If your stylus cannot be removed from the cartridge, you will need to unscrew and remove the cartridge from the cartridge carrier or headshell by very gently unclipping the headshell wires from the pins on the cartridge. You can then delicately re-attach the headshell wires to the new cartridge using tweezers.
These wires are usually color-coded to match the cartridge pins so that you can connect the correct wires to each pin. Then partially screw the cartridge back onto the headshell but do not fully tighten the screws yet.
Then re-attach the headshell to the tonearm, if it was detached at the beginning. Before you secure the cartridge into place by tightening the screws, you need to properly align the stylus using a paper protractor or whichever method is specified for that model.

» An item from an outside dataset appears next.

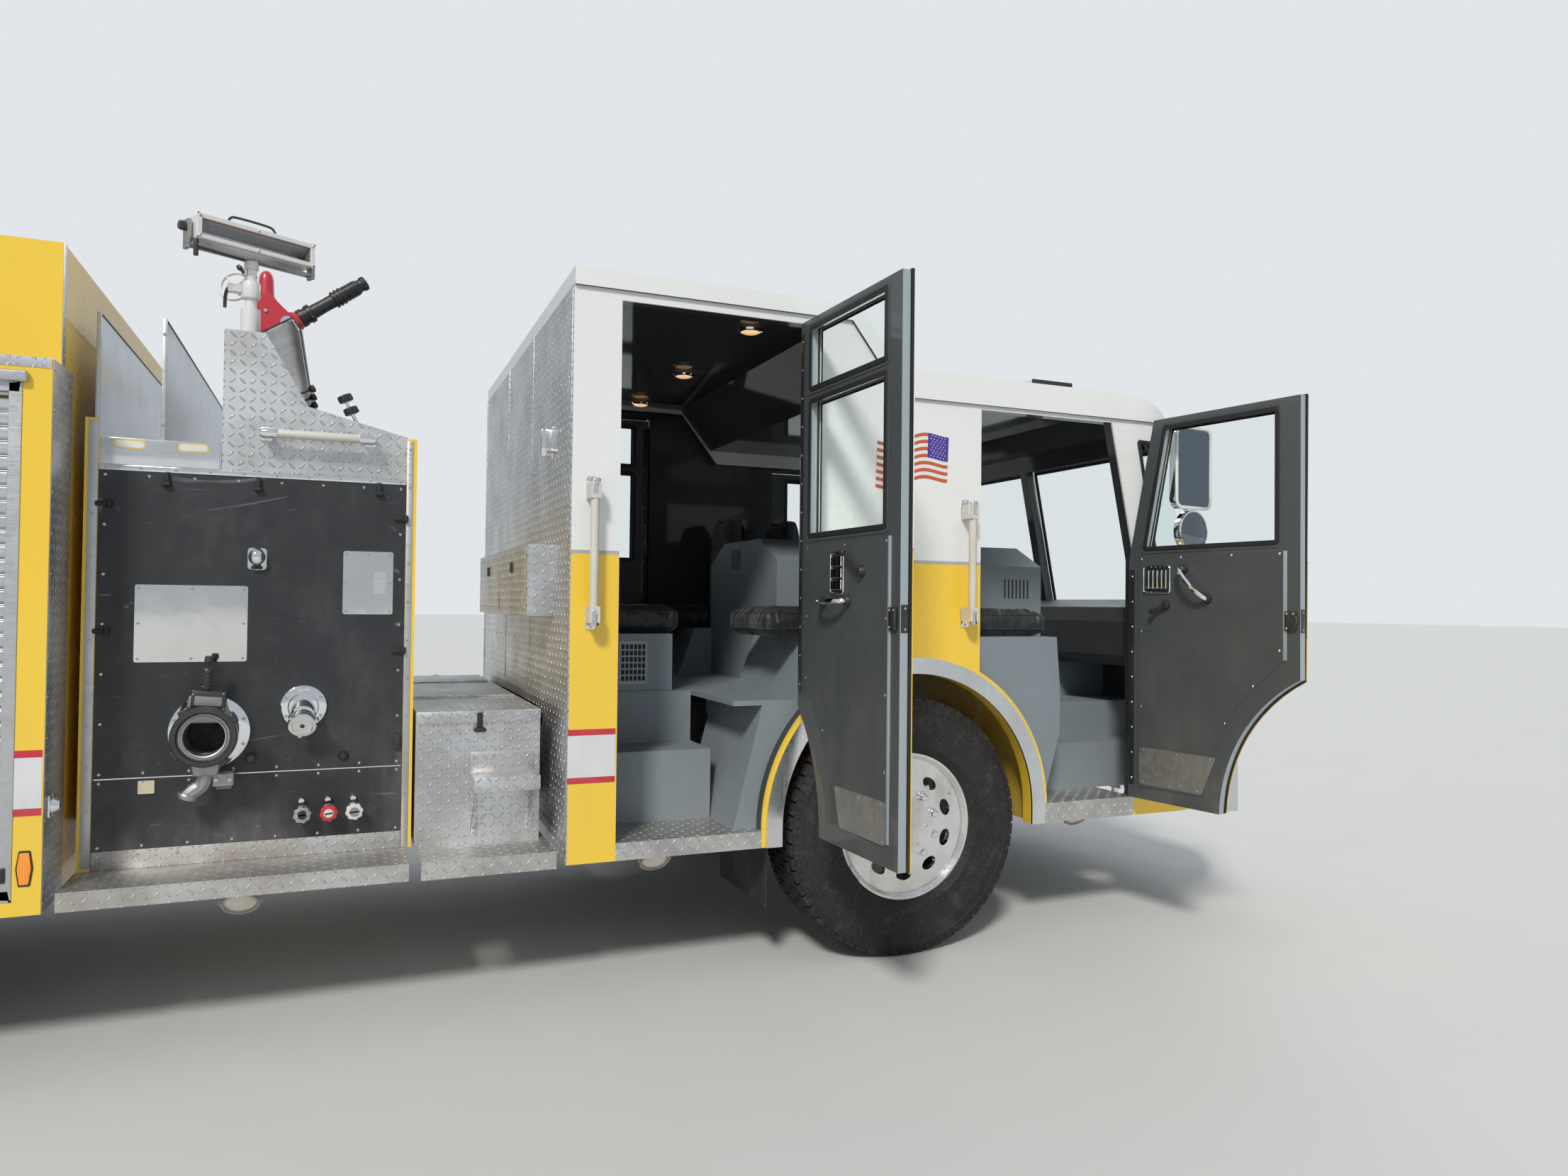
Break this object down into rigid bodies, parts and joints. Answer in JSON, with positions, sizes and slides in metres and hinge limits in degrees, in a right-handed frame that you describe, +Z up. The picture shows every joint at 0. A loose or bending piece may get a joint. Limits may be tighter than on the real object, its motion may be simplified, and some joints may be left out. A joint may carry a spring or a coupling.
{
  "type": "pumper fire truck",
  "caption": "Pumper fire truck: tilting crew cab with side doors, top-worked pump house, walkway, deck gun, telescoping lamp and hose body on twin rear wheels.",
  "frame": {"origin": "middle of the whole box on the ground, right-hand doors open as in the picture", "axes": "+X forward along the truck, +Y to its left, +Z up; the open doors are at negative Y"},
  "size_m": [9.45, 3.5803, 2.9176],
  "materials": {
    "frame_black": "satin black paint",
    "engine_grey": "painted castings",
    "axle_iron": "black painted iron",
    "polished_steel": "polished stainless",
    "body_yellow": "gloss paint, white above the waist",
    "roof_white": "gloss paint",
    "clear_glass": "clear",
    "interior_grey": "textured grey",
    "tread_plate": "bright diamond tread plate",
    "dash_dark": "grained",
    "seat_black": "woven and vinyl",
    "rail_ivory": "ribbed grip",
    "mirror_chrome": "polished",
    "tyre_rubber": "matte",
    "wheel_alloy": "polished",
    "panel_black": "textured black",
    "brushed": "brushed stainless",
    "shutter_alloy": "satin slats",
    "tank_plastic": "welded sheet",
    "gun_red": "gloss red",
    "lamp_white": "white enamel",
    "bar_lens": "coloured lens",
    "flap_rubber": "matte",
    "wheel_rim_black": "grained"
  },
  "bodies": {
    "chassis": {"chassis_frame": "frame_black", "engine_block": "engine_grey", "front_axle": "axle_iron", "rear_axle": "axle_iron", "leaf_springs": "axle_iron", "front_bumper": "polished_steel", "walkway_box": "tread_plate", "running_boards": "tread_plate", "pump_house": "body_yellow", "pump_panels": "panel_black", "pump_fittings": "mirror_chrome", "control_housing": "tread_plate", "crosslay_bed": "brushed", "deck_mounts": "lamp_white", "lockers": "body_yellow", "roll_doors": "shutter_alloy", "water_tank": "tank_plastic", "hose_bed": "body_yellow", "tailboard": "tread_plate"},
    "cab": {"cab_shell": "body_yellow", "windscreen": "clear_glass", "cab_roof": "roof_white", "cab_floor": "interior_grey", "cab_steps": "tread_plate", "arch_trims": "polished_steel", "dashboard": "dash_dark", "seats": "seat_black", "cab_handrails": "rail_ivory", "cab_back_plate": "tread_plate", "front_grille": "polished_steel", "light_bar": "bar_lens", "mud_flaps": "flap_rubber"},
    "steering": {"steering_wheel": "wheel_rim_black"},
    "gun_swivel": {"gun_elbow": "gun_red"},
    "gun_nozzle": {"gun_barrel": "panel_black"},
    "mast": {"lamp_mast": "brushed"},
    "lamp_head": {"flood_lamp": "lamp_white"},
    "rear_door_body_right": {"rear_door_right": "body_yellow", "rear_door_glass_right": "clear_glass"},
    "front_door_body_right": {"front_door_right": "body_yellow", "front_door_glass_right": "clear_glass", "mirror_right": "mirror_chrome"},
    "knuckle_body_right": {"knuckle_right": "axle_iron"},
    "front_wheel_body_right": {"front_wheel_right": "wheel_alloy", "front_tyre_right": "tyre_rubber"},
    "rear_wheel_body_right": {"rear_wheel_right": "wheel_alloy", "rear_tyre_right": "tyre_rubber"},
    "lid_body_right": {"bin_lid_right": "tread_plate"},
    "rear_door_body_left": {"rear_door_left": "body_yellow", "rear_door_glass_left": "clear_glass"},
    "front_door_body_left": {"front_door_left": "body_yellow", "front_door_glass_left": "clear_glass", "mirror_left": "mirror_chrome"},
    "knuckle_body_left": {"knuckle_left": "axle_iron"},
    "front_wheel_body_left": {"front_wheel_left": "wheel_alloy", "front_tyre_left": "tyre_rubber"},
    "rear_wheel_body_left": {"rear_wheel_left": "wheel_alloy", "rear_tyre_left": "tyre_rubber"},
    "lid_body_left": {"bin_lid_left": "tread_plate"}
  },
  "joints": [
    {"name": "cab_tilt", "type": "hinge", "parent": "chassis", "child": "cab", "pos_m": [4.195, 0.284, 0.8], "axis": [0, 1, 0], "range_deg": [0, 45]},
    {"name": "steering_turn", "type": "hinge", "parent": "cab", "child": "steering", "pos_m": [3.615, 1.084, 1.65], "axis": [-0.57, 0, 0.8216], "range_deg": [-570, 570]},
    {"name": "rear_door_right_hinge", "type": "hinge", "parent": "cab", "child": "rear_door_body_right", "pos_m": [2.105, -0.944, 1.8], "axis": [0, 0, 1], "range_deg": [-92, 0]},
    {"name": "front_door_right_hinge", "type": "hinge", "parent": "cab", "child": "front_door_body_right", "pos_m": [3.771, -0.944, 1.2], "axis": [0, 0, 1], "range_deg": [-98, 0]},
    {"name": "steer_right", "type": "hinge", "parent": "chassis", "child": "knuckle_body_right", "pos_m": [2.575, -0.621, 0.538], "axis": [0, 0, 1], "range_deg": [-38, 38]},
    {"name": "front_wheel_right_spin", "type": "hinge", "parent": "knuckle_body_right", "child": "front_wheel_body_right", "pos_m": [2.575, -0.785, 0.538], "axis": [0, 1, 0], "continuous": true},
    {"name": "rear_wheel_right_spin", "type": "hinge", "parent": "chassis", "child": "rear_wheel_body_right", "pos_m": [-2.425, -0.78, 0.538], "axis": [0, 1, 0], "continuous": true},
    {"name": "bin_lid_right_hinge", "type": "hinge", "parent": "chassis", "child": "lid_body_right", "pos_m": [0.86, -0.15, 1.061], "axis": [-1, 0, 0], "range_deg": [0, 37]},
    {"name": "rear_door_left_hinge", "type": "hinge", "parent": "cab", "child": "rear_door_body_left", "pos_m": [2.105, 1.512, 1.8], "axis": [0, 0, -1], "range_deg": [0, 92]},
    {"name": "front_door_left_hinge", "type": "hinge", "parent": "cab", "child": "front_door_body_left", "pos_m": [3.771, 1.512, 1.2], "axis": [0, 0, -1], "range_deg": [0, 98]},
    {"name": "steer_left", "type": "hinge", "parent": "chassis", "child": "knuckle_body_left", "pos_m": [2.575, 1.189, 0.538], "axis": [0, 0, 1], "range_deg": [-38, 38]},
    {"name": "front_wheel_left_spin", "type": "hinge", "parent": "knuckle_body_left", "child": "front_wheel_body_left", "pos_m": [2.575, 1.353, 0.538], "axis": [0, 1, 0], "continuous": true},
    {"name": "rear_wheel_left_spin", "type": "hinge", "parent": "chassis", "child": "rear_wheel_body_left", "pos_m": [-2.425, 1.348, 0.538], "axis": [0, 1, 0], "continuous": true},
    {"name": "bin_lid_left_hinge", "type": "hinge", "parent": "chassis", "child": "lid_body_left", "pos_m": [0.86, 0.718, 1.061], "axis": [1, 0, 0], "range_deg": [0, 37]},
    {"name": "gun_swivel_turn", "type": "hinge", "parent": "chassis", "child": "gun_swivel", "pos_m": [0.053, 0.284, 2.6], "axis": [0, 0, 1], "range_deg": [-170, 170]},
    {"name": "gun_lift", "type": "hinge", "parent": "gun_swivel", "child": "gun_nozzle", "pos_m": [0.14, 0.284, 2.66], "axis": [0, -1, 0], "range_deg": [-45, 45]},
    {"name": "mast_slide", "type": "slide", "parent": "chassis", "child": "mast", "axis": [0, 0, 1], "range_m": [0, 0.4]},
    {"name": "lamp_turn", "type": "hinge", "parent": "mast", "child": "lamp_head", "pos_m": [0.06, -0.566, 2.7], "axis": [0, 0, 1], "range_deg": [-170, 170]}
  ],
  "couplings": [
    {"joint": "steer_left", "follows": "steer_right", "ratio": 1},
    {"joint": "steering_turn", "follows": "steer_right", "ratio": 15}
  ]
}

Once you have installed the new stylus or cartridge, aligned everything correctly and tightened the screws, you should proceed by checking your tracking force and anti-skate settings. And that’s it, folks!
Even if you take great care of your record player, every setup will need some repairs or replacements at some point since parts like the stylus and the belt naturally wear out over time. Certainly, you can take your system in for repairs at your local record store but this isn’t always necessary.
If you are experiencing issues like a low volume, buzzing background noises, crackling and popping sounds, abnormal tones from a speed inconsistency, or distorted audio from a damaged stylus, you can learn to fix these problems yourself with a few easy DIY fixes. Your wallet will surely thank you for doing it yourself!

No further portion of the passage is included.